What you have to do:
Consider the listing below. Extract exactly the lines from the line containing "0.80, 0.78), 0.45)" to the line containing "its imported model.", both included.

(CAD and scene scripts)
—————
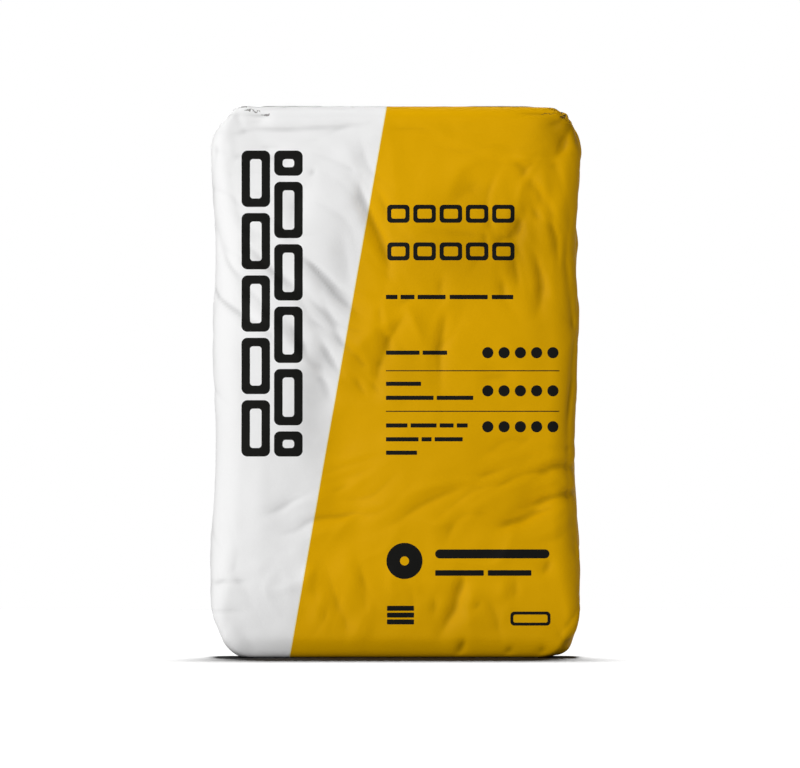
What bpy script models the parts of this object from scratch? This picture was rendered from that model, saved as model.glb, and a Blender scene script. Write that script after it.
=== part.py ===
"""A filled block-end cement sack, standing upright on its bottom end.

Units are metres and +Z is up. The printed front looks towards -Y, and +X is on
the right of it. The origin lies on the floor, under the middle of the sack.

The sack is a wide flat tube of plastic film. Each end is folded out to a
rectangle and closed with a glued cover strip, the end patch. The film carries
the powder, and the powder was blown in through a flat valve sleeve at one
short side of the top end.
"""

import math

import bmesh
import bpy

# Overall height from the floor to the top rim, and the thin layers of the sack
HEIGHT = 0.550
FILM = 0.0002
PATCH = 0.0004
GAP = 0.0003

# The top end sinks in by so much, and the powder ends so far below the rim
TOP_DISH = 0.004
HEADSPACE = 0.0064

# Height and half width of each swell and each waist, seen from the front
WIDTH_LINE = ((0.077, 0.1838), (0.212, 0.1790), (0.321, 0.1829), (0.406, 0.1795), (0.491, 0.1840))

# Height and half depth of each swell and each waist, seen from the side
DEPTH_LINE = ((0.040, 0.0570), (0.140, 0.0590), (0.310, 0.0560), (0.500, 0.0535))

# How much thinner the filled tube is at its sides than in its middle
SIDE_THINNING = 0.14

# Each end edge starts to draw in at a distance from the end (reach) and has
# drawn in by so much (depth) where it meets the end face
BOTTOM_REACH_X = 0.050
BOTTOM_DEPTH_X = 0.035
BOTTOM_REACH_Y = 0.022
BOTTOM_DEPTH_Y = 0.012
BOTTOM_ROUNDNESS = 2.0
TOP_REACH_X = 0.042
TOP_DEPTH_X = 0.0265
TOP_REACH_Y = 0.013
TOP_DEPTH_Y = 0.009
TOP_ROUNDNESS = 1.6

# Corner radius of the tube's section at the ends and where it is filled round
END_CORNER = 0.010
FULL_CORNER = 0.032
CORNER_REACH = 0.130

# Broad dents of the front: place across and up, reach across and up, and depth,
# which is below 0 for a swelling
FRONT_DENTS = (
    (-0.048, 0.175, 0.036, 0.078, 0.0050),
    (-0.030, 0.415, 0.032, 0.050, 0.0030),
    (-0.130, 0.330, 0.026, 0.036, -0.0020),
    (0.146, 0.165, 0.028, 0.026, 0.0024),
)

# The cover strips, as a share of the flat end face, and the top face's rings
PATCH_SHARE = 0.955
CAP_SHARES = (PATCH_SHARE, 0.80, 0.55)

# The valve sleeve: a flattened tube through the slot in the top left edge
SLEEVE_WIDTH = 0.070
SLEEVE_THICKNESS = 0.0012
SLEEVE_WALL = 0.0004
SLEEVE_LENGTH = 0.050
SLEEVE_LIP = 0.004
SLEEVE_SLOPE = math.radians(3.8)

# Divisions of the meshes
CORNER_STEPS = 6
SIDE_STEPS = 2
FRONT_STEPS = 14
EDGE_STEPS = 8
BODY_STEPS = 19
SLOT_ROW = 2
SLEEVE_STEPS = 4

FILM_BOTTOM = PATCH + GAP
BOTTOM_SHOULDER = FILM_BOTTOM + BOTTOM_REACH_X
TOP_SHOULDER = HEIGHT - TOP_REACH_X


def clear_scene():
    """Remove every object of the open file."""
    for item in list(bpy.data.objects):
        bpy.data.objects.remove(item, do_unlink=True)


def make_collection(name):
    """A collection of this name, linked to the scene."""
    collection = bpy.data.collections.new(name)
    bpy.context.scene.collection.children.link(collection)
    return collection


def make_material(name, colour, roughness):
    """A plain Principled material."""
    material = bpy.data.materials.new(name)
    material.use_nodes = True
    shader = material.node_tree.nodes["Principled BSDF"]
    shader.inputs["Base Color"].default_value = (*colour, 1.0)
    shader.inputs["Roughness"].default_value = roughness
    shader.inputs["Metallic"].default_value = 0.0
    return material


def smooth_step(share):
    """A share from 0 to 1, eased at both ends."""
    share = min(max(share, 0.0), 1.0)
    return share * share * (3.0 - 2.0 * share)


def along(line, height):
    """The value at a height on a smooth wave through its high and low places."""
    for (low, low_value), (high, high_value) in zip(line, line[1:]):
        if height <= high:
            return low_value + (high_value - low_value) * smooth_step((height - low) / (high - low))
    return line[-1][1]


def drawn_in(distance, reach, depth, roundness):
    """How far an end edge has drawn in at a distance from the end."""
    share = max(0.0, 1.0 - max(distance, 0.0) / reach)
    return depth * (1.0 - (1.0 - share ** roundness) ** (1.0 / roundness))


def section(height):
    """The film's half width, half depth, corner radius and thinning at a height."""
    above = height - FILM_BOTTOM
    below = HEIGHT - height
    width = along(WIDTH_LINE, height)
    width -= drawn_in(above, BOTTOM_REACH_X, BOTTOM_DEPTH_X, BOTTOM_ROUNDNESS)
    width -= drawn_in(below, TOP_REACH_X, TOP_DEPTH_X, TOP_ROUNDNESS)
    depth = along(DEPTH_LINE, height)
    depth -= drawn_in(above, BOTTOM_REACH_Y, BOTTOM_DEPTH_Y, BOTTOM_ROUNDNESS)
    depth -= drawn_in(below, TOP_REACH_Y, TOP_DEPTH_Y, TOP_ROUNDNESS)
    fullness = smooth_step(min(above, below) / CORNER_REACH)
    corner = END_CORNER + (FULL_CORNER - END_CORNER) * fullness
    return width, depth, min(corner, depth - GAP), SIDE_THINNING * fullness


def dent(x, height):
    """How deep the front is dented at a place."""
    return sum(depth * math.exp(-((x - across) / reach_x) ** 2 - ((height - up) / reach_z) ** 2)
               for across, up, reach_x, reach_z, depth in FRONT_DENTS)


def shaped(x, y, width, thinning, height):
    """A point of a level, once the sides are thinned and the front is dented."""
    thinned = y * (1.0 - thinning * (x / width) ** 2)
    return x, thinned + (dent(x, height) if y < 0.0 else 0.0), height


def ring(width, depth, corner, thinning, height):
    """The points of one level, from the right side on round the back.

    A level is a rectangle with round corners, whose long sides bow outwards.
    """
    flat_x = width - corner
    flat_y = depth - corner
    points = []
    for quarter in range(4):
        centre_x = flat_x if quarter in (0, 3) else -flat_x
        centre_y = flat_y if quarter in (0, 1) else -flat_y
        for step in range(CORNER_STEPS):
            angle = math.pi / 2.0 * (quarter + step / CORNER_STEPS)
            points.append((centre_x + corner * math.cos(angle), centre_y + corner * math.sin(angle)))
        start_angle = math.pi / 2.0 * (quarter + 1)
        start_x = centre_x + corner * math.cos(start_angle)
        start_y = centre_y + corner * math.sin(start_angle)
        steps = FRONT_STEPS if quarter in (0, 2) else SIDE_STEPS
        run_x = -2.0 * centre_x if quarter in (0, 2) else 0.0
        run_y = 0.0 if quarter in (0, 2) else -2.0 * centre_y
        for step in range(steps):
            share = step / steps
            points.append((start_x + run_x * share, start_y + run_y * share))
    return [shaped(x, y, width, thinning, height) for x, y in points]


def body_levels():
    """The heights of the levels, close together where the end edges turn."""
    quarter = math.pi / 2.0
    turns = [1.0 - math.cos(quarter * step / EDGE_STEPS) for step in range(EDGE_STEPS)]
    rise = TOP_SHOULDER - BOTTOM_SHOULDER
    bottom = [FILM_BOTTOM + BOTTOM_REACH_X * turn for turn in turns]
    middle = [BOTTOM_SHOULDER + rise * step / BODY_STEPS for step in range(BODY_STEPS + 1)]
    top = [HEIGHT - TOP_REACH_X * turn for turn in reversed(turns)]
    return bottom + middle + top


def cap_height(share):
    """Height of the film's sunken top face at a share of its half width."""
    inner = CAP_SHARES[-1]
    return HEIGHT - TOP_DISH * (1.0 - ((share - inner) / (1.0 - inner)) ** 2)


def cap_rings(lift):
    """The levels of the top face inside its edge, lifted by so much."""
    width, depth, corner, thinning = section(HEIGHT)
    return [ring(width * share, depth * share, corner * share, thinning, cap_height(share) + lift)
            for share in CAP_SHARES]


def loft(name, rings, material, collection, slot=None, closed_below=True):
    """Join levels of points into one skin, closed by a flat face at the top.

    slot is a row between two levels and the first and last column left open.
    """
    mesh = bpy.data.meshes.new(name)
    form = bmesh.new()
    levels = [[form.verts.new(point) for point in points] for points in rings]
    for row, (lower, upper) in enumerate(zip(levels, levels[1:])):
        for column in range(len(lower)):
            if slot and row == slot[0] and slot[1] <= column < slot[2]:
                continue
            after = (column + 1) % len(lower)
            form.faces.new((lower[column], lower[after], upper[after], upper[column]))
    form.faces.new(levels[-1])
    if closed_below:
        form.faces.new(list(reversed(levels[0])))
    form.to_mesh(mesh)
    form.free()
    mesh.materials.append(material)
    mesh.shade_smooth()
    mesh.set_sharp_from_angle(angle=math.radians(40.0))
    item = bpy.data.objects.new(name, mesh)
    collection.objects.link(item)
    return item


def thicken(item, thickness, offset):
    """Give an open skin its thickness, outwards for 1 and inwards for -1."""
    modifier = item.modifiers.new("Thickness", "SOLIDIFY")
    modifier.thickness = thickness
    modifier.offset = offset
    modifier.use_even_offset = True


def make_sack(material, collection):
    """The film: the filled tube with both block ends, open at the valve slot."""
    rings = [ring(*section(height), height) for height in body_levels()]
    slot_level = len(rings) - 1 - SLOT_ROW
    slot_start = CORNER_STEPS * 2 + FRONT_STEPS
    slot = (slot_level, slot_start, slot_start + SIDE_STEPS)
    item = loft("sack", rings + cap_rings(0.0), material, collection, slot=slot)
    thicken(item, FILM, -1.0)
    return item


def make_fill(material, collection):
    """The powder, which fills the film up to a small space under the sleeve."""
    inset = FILM + 2.0 * GAP
    rings = []
    for height in body_levels():
        width, depth, corner, thinning = section(height)
        above = (height - FILM_BOTTOM) / BOTTOM_REACH_X
        below = (HEIGHT - height) / TOP_REACH_X
        lowered = height + inset * max(0.0, 1.0 - above) - HEADSPACE * max(0.0, 1.0 - below)
        rings.append(ring(width - inset, depth - inset, corner - inset, thinning, lowered))
    return loft("cement_fill", rings, material, collection)


def make_top_patch(material, collection):
    """The cover strip on the top end, which lies in its hollow."""
    item = loft("top_patch", cap_rings(GAP), material, collection, closed_below=False)
    thicken(item, PATCH, 1.0)
    return item


def make_bottom_patch(material, collection):
    """The cover strip under the bottom end, on which the sack stands."""
    width, depth, corner, thinning = [size * PATCH_SHARE for size in section(FILM_BOTTOM)]
    rings = [ring(width, depth, corner, thinning, height) for height in (0.0, PATCH)]
    return loft("bottom_patch", rings, material, collection)


def add_slot_outline(curve, half_width, radius):
    """A long outline with half-round ends, one closed spline of a flat curve."""
    points = []
    for side in (1.0, -1.0):
        for step in range(SLEEVE_STEPS + 1):
            angle = math.pi * step / SLEEVE_STEPS
            across = side * (half_width - radius + radius * math.sin(angle))
            points.append((side * radius * math.cos(angle), across))
    spline = curve.splines.new("POLY")
    spline.points.add(len(points) - 1)
    for place, (x, y) in zip(spline.points, points):
        place.co = (x, y, 0.0, 1.0)
    spline.use_cyclic_u = True


def make_valve_sleeve(material, collection):
    """The flattened filling tube, which slopes down from its lip to its open inner end."""
    curve = bpy.data.curves.new("valve_sleeve", "CURVE")
    curve.dimensions = "2D"
    curve.fill_mode = "BOTH"
    curve.extrude = SLEEVE_LENGTH / 2.0
    add_slot_outline(curve, SLEEVE_WIDTH / 2.0, SLEEVE_THICKNESS / 2.0)
    add_slot_outline(curve, SLEEVE_WIDTH / 2.0 - SLEEVE_WALL, SLEEVE_THICKNESS / 2.0 - SLEEVE_WALL)
    curve.materials.append(material)
    item = bpy.data.objects.new("valve_sleeve", curve)
    collection.objects.link(item)
    levels = body_levels()
    upper_lip = levels[len(levels) - SLOT_ROW]
    inside = SLEEVE_LENGTH / 2.0 - SLEEVE_LIP
    middle = -section(upper_lip)[0] + inside * math.cos(SLEEVE_SLOPE)
    height = upper_lip - FILM - GAP - SLEEVE_THICKNESS / 2.0 - inside * math.sin(SLEEVE_SLOPE)
    item.location = (middle, 0.0, height)
    item.rotation_euler = (0.0, math.pi / 2.0 + SLEEVE_SLOPE, 0.0)
    return item


def main():
    """Build the sack."""
    clear_scene()
    collection = make_collection("cement_bag")
    film = make_material("film", (0.66, 0.37, 0.0), 0.38)
    strip = make_material("end_strip", (0.80, 0.80, 0.78), 0.45)
    sleeve = make_material("sleeve", (0.72, 0.71, 0.68), 0.50)
    powder = make_material("powder", (0.30, 0.29, 0.27), 0.95)
    make_sack(film, collection)
    make_fill(powder, collection)
    make_top_patch(strip, collection)
    make_bottom_patch(strip, collection)
    make_valve_sleeve(sleeve, collection)


main()
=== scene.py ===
"""The looks of a filled block-end cement sack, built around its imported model.

Units are metres and +Z is up. The printed front looks towards -Y, and +X is on
the right of it. The film is worked out in millimetres, and places on it are its
measure round the sack from the middle of the front, and its height.
"""

import math

import bpy
import numpy as np
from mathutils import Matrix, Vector


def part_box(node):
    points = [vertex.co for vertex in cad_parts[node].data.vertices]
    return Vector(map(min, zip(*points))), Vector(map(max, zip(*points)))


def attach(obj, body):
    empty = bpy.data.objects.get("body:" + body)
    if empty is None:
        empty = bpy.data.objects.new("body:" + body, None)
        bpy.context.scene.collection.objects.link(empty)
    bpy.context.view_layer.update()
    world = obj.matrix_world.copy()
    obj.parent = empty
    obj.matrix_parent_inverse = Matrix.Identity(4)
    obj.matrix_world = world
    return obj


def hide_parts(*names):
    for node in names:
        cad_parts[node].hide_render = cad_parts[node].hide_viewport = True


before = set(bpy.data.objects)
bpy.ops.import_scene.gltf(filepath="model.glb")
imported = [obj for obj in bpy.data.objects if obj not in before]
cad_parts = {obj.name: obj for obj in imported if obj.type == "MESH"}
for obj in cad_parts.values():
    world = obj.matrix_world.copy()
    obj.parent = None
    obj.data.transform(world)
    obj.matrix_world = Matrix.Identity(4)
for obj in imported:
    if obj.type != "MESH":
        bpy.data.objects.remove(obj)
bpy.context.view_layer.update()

MM = 0.001
SEED = 11

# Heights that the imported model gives, in mm
film_low, film_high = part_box("sack")
LOW = film_low.z / MM
TOP = film_high.z / MM

# The film's form: height and half width, then height and half depth, of each
# swell and each waist
WIDTH_LINE = ((77, 183.8), (212, 179.0), (321, 182.9), (406, 179.5), (491, 184.0))
DEPTH_LINE = ((40, 57.0), (140, 59.0), (310, 56.0), (500, 53.5))
SIDE_THINNING = 0.14

# How each end edge draws in: reach, depth and roundness
BOTTOM_EDGE_X = (50.0, 35.0, 2.0)
BOTTOM_EDGE_Y = (22.0, 12.0, 2.0)
TOP_EDGE_X = (42.0, 26.5, 1.6)
TOP_EDGE_Y = (13.0, 9.0, 1.6)
TOP_DISH = 4.0
END_CORNER = 10.0
FULL_CORNER = 27.0
CORNER_REACH = 130.0

# Broad dents of the front: place across and up, reach across and up, and depth
FRONT_DENTS = (
    (-48.0, 175.0, 36.0, 78.0, 5.0),
    (-30.0, 415.0, 32.0, 50.0, 3.0),
    (-130.0, 330.0, 26.0, 36.0, -2.0),
    (146.0, 165.0, 28.0, 26.0, 2.4),
)

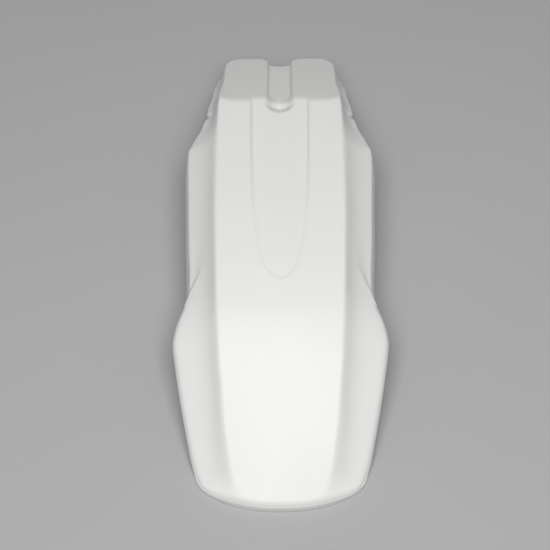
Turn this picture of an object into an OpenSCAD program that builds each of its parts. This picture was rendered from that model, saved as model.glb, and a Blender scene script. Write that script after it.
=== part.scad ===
// Supermoto front fender, one moulded polypropylene shell of constant wall.
// Frame: +Z up, z = 0 is the plane it rests on (nose rim and tail rims),
// the nose points to -Y, x = 0 is the middle plane, origin under the
// middle of the length. All sizes in mm, all angles in degrees.
// Heights and widths along the body are given at shares of the length,
// 0 at the nose tip and 1 at the rear end.

/* [Overall] */
// length from the nose tip to the rear end of the clamp seat
body_len = 528; // [480:1:580]
// greatest height of the deck above the rest plane, beside its sunken panel
deck_h = 87; // [80:1:98]
// wall thickness of the moulding
wall = 2.6; // [2.2:0.1:3.2]

/* [Deck] */
// deck width over its two edges, at its widest
deck_w = 124.8; // [114:0.2:132]
// deck width left at the nose tip, as a share of deck_w
deck_nose = 0.68; // [0.55:0.01:0.75]
// crown of the deck between its edges
deck_crown = 1.8; // [0.5:0.1:4]
// softness of the deck edges, height of the blend
edge_soft = 4.5; // [3:0.1:7]

/* [Nose flange] */
// greatest width of the nose flange, at its rear corners
flange_w = 200.4; // [188:0.2:216]
// share of the length at which the flange is widest
flange_at = 0.281; // [0.26:0.001:0.3]
// depth of the turned down rim of the flange
lip_h = 6.8; // [6:0.1:9]
// sweep of the front edge, from its middle back to its corner
front_sweep = 30; // [20:1:36]
// step from the flange down to the flank behind it
flange_step = 2.6; // [0.5:0.1:3]

/* [Side skirts] */
// width over the outer corners of the flanks at the rear of the skirts
skirt_w = 186.6; // [178:0.2:194]
// depth of a skirt below its corner
skirt_d = 26.5; // [16:0.5:30]
// outward slope of a skirt, width gained for each mm of depth
skirt_draft = 0.16; // [0.05:0.01:0.3]
// share of the length at which the skirts end behind
skirt_end = 0.703; // [0.69:0.001:0.71]
// depth of the edge left along the fork cut behind the skirts
cut_lip = 5; // [4.6:0.1:6.4]

/* [Clamp seat] */
// length of the sloping clamp seat behind the crease
seat_len = 116; // [100:1:124]
// height of the rear end of the seat above the rest plane
seat_end_h = 26.2; // [24:0.1:34]
// width over the foot lips beside the seat
seat_w = 152.6; // [146:0.2:158]
// width in plan of each side wall of the seat, from its top edge to the foot lip
seat_wall_w = 13.9; // [12:0.1:16]
// depth of the rims along the foot of the seat walls
foot_lip = 8.4; // [7.4:0.1:10]
// rounding in plan of the outer rear corners of the seat, along its length
seat_corner = 25; // [12:0.5:30]
// distance by which the rear edge is set back between the two seat lobes
seat_notch = 7.5; // [3:0.5:10]
// bend of the crease towards the seat, beside the channel and at the deck edges
crease_arc = 2.5; // [0:0.5:6]

/* [Stem channel] */
// width of the channel at the seat surface
channel_w = 28.4; // [25:0.2:33]
// width of its shallow floor
channel_floor = 18; // [13:0.2:21]
// depth of the channel
channel_d = 7.8; // [4:0.1:9]

/* [Deck panel] */
// width of the sunken panel at the crease
panel_w = 57.8; // [50:0.2:64]
// share of the length at which the panel comes to its point
panel_tip = 0.365; // [0.34:0.001:0.38]
// depth of the panel below the deck
panel_d = 1.3; // [0.4:0.1:1.6]

/* [Hidden] */
y_front = -body_len/2;
y_rear = body_len/2;
y_crease = y_rear - seat_len;
crease_h = 0.971*deck_h;
seat_rise = (crease_h - seat_end_h)/seat_len;
nose_round = 4.5;        // rounding of the rim of the nose
rear_round = 3.5;        // rounding of the rear end of the seat
corner_round = 1.8;      // rounding of the flank corners
front_draft = 0.08;      // slope of the front and rear rims
steep = 2;               // most the wall is deepened on a steep side
rim_reach = 30;          // length over which rows close up at an end
bend_reach = 75;         // length over which the bent front rows straighten
corner_reach = 60;       // length over which the bent rear rows straighten
corner_from = 0.575;     // where the rounding of the seat corners starts, in shares of seat_half
corner_run = 0.2;        // and how far across it runs
notch_to = 0.365;        // where the notch between the seat lobes ends, in shares of seat_half
notch_run = 0.21;        // and how far across it runs
crease_soft = 1.6;       // softness of the crease, height of the blend
channel_soft = 9;        // the same where the channel crosses it
foot_soft = 2;           // softness of the corner where the foot turns level
panel_edge = 4.6;        // width of the sloping edge of the panel
step_edge = 2;           // width of the slope of the flange step
step_start = 12;         // distance over which the step grows from the flank
arc_inner = 30;          // distance from the middle where the crease starts to bend inside
arc_outer = 50;          // and outside
arc_run = [16, 13];      // distances over which it bends, inside and outside
arc_fade = [42, 36];     // the bend is gone this far behind the crease, and fades over
grad_step = 0.5;         // distance between points compared for a slope
crown_most = 4;          // most that the crown grows beyond the deck edge
seat_half = 0.5*seat_w;
skirt_half = 0.5*skirt_w;
flange_half = 0.5*flange_w;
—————
Reply:
    strip = make_material("end_strip", (0.80, 0.80, 0.78), 0.45)
    sleeve = make_material("sleeve", (0.72, 0.71, 0.68), 0.50)
    powder = make_material("powder", (0.30, 0.29, 0.27), 0.95)
    make_sack(film, collection)
    make_fill(powder, collection)
    make_top_patch(strip, collection)
    make_bottom_patch(strip, collection)
    make_valve_sleeve(sleeve, collection)


main()
=== scene.py ===
"""The looks of a filled block-end cement sack, built around its imported model.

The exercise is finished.